基于多视图投影的半监督手姿态估计算法

Hand Pose Estimation through Semi-Supervised Learning with Multi-View Projection

摘要: 为解决手姿态估计中标签数据的获取困难问题，该文提出了一种基于多视图投影的半监督学习方法，减少对标记数据的需求。首先，从单张深度图中分割出手部区域，将其投影至3个正交平面；而后，采用编解码模型学习两个投影视图在低维度隐空间中的关联表征；最终，结合标记数据，学习低维度隐空间表征到手姿态三维坐标的回归映射。实验表明，该方法减少了对标记数据的依赖，在NYU手姿态估计数据库上获得了较好的结果。

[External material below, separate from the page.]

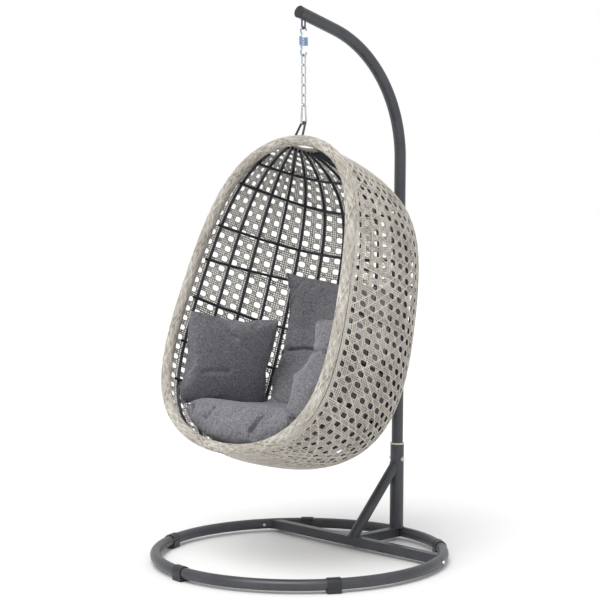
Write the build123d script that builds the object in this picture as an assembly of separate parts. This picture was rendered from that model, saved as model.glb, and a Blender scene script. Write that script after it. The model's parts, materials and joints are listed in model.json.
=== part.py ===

Abstract: For hand pose estimation, one immediate problem is to reduce the need for labeled data which is difficult to provide in desired quantity, realism and accuracy. To meet this need, a novel multi-view projection based semi-supervised learning algorithm is proposed. Firstly, 3D hand points are extracted from a single depth image without label and projected onto three orthogonal planes. Secondly, an encoder-decoder model is applied to learn the latent representation of two projections. Finally, small amount of labeled data is used to learn a mapping from latent representation to hand joint coordinates. The propose algorithm is evaluated on NYU hand pose estimation dataset, and the experimental results demonstrate the effectiveness and advantages of our proposed algorithm.